I just returned from Asia where I spoke to educators at the NESA conference in Bangkok and to 1200 school leaders from 13 countries at the International Association for Scholastic Excellence (INTASE) conference in Singapore. Most of the attendees in Singapore were leaders in their schools, spanning the entire education spectrum:
18% - Primary level (7-12 years)
15% - Secondary level (13-16 years)
14% - Tertiary level (17-19 years)
29% - Ministry of Education, Singapore
23% - Others (university, colleges, private consultancies, etc)
There were many interesting and inspiring topics covered during the conference, and a few concepts that especially struck me that could improve education in America.
High Standards. While students in Singapore hold the best PISA scores, their educators realize that students also need to develop creative, innovation, risk-taking, and entrepreneurial skills to be prepared for the complexity of today's professional world. It was these topics that I was asked to address. Whether their grads are going to discover the next scientific break-through, the most cutting-edge architectural structure, the most imaginative start-up, or the next service company, academic prowess alone won't cut it. The rethink, reinvent, and revolutionize theme is at the core of the Singaporean education system and workforce. In a culture that has transformed itself in one generation to become a world-class city, these are people who never rest on their laurels no matter how great their achievements.
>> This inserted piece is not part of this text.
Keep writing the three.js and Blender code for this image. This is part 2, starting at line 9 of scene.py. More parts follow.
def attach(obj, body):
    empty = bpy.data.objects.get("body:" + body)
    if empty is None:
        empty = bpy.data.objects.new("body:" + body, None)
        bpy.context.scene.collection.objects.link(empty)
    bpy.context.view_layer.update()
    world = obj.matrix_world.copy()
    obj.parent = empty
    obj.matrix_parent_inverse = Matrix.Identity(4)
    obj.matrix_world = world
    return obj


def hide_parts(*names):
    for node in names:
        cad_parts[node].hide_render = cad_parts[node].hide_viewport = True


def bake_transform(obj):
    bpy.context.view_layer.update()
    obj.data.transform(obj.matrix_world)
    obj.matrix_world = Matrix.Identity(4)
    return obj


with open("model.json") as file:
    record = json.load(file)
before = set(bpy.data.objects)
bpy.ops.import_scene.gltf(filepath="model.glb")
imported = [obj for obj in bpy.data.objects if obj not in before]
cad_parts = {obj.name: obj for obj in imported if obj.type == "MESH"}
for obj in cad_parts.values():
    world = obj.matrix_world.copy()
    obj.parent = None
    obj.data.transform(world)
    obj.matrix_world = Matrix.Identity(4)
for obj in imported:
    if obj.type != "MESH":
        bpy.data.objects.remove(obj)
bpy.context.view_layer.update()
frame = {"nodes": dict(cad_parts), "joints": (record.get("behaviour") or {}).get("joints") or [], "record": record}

While many may say that Singapore can pull this off because they are a small, homogenous environment, their leadership and educational vision spans the world. As I return to the United States, my hope is that in the next few years we can tackle our academic and professional growth areas with suburban students and rural students, with those who are first generation and those who are expected to go to college, with those who are academically gifted and those who are academically challenged, with those who are "bored" and those who are engaged, with those who are traditional learners and those who are getting their GED, with those who are inclined towards a profession and those who have no idea yet about their purpose, passion and prospects in the world.
Like Singapore and Finland, being a teacher in the United States can be one of the most sought after, respected professions when schools set the same standards as successful businesses and become a magnet for top talent. If Singapore could transform itself in one generation from a modest seafaring conduit to a city which leads the world in education, finance, architecture, clean water, and a host of other criteria, the United States can rise up and become a global educational powerhouse once again.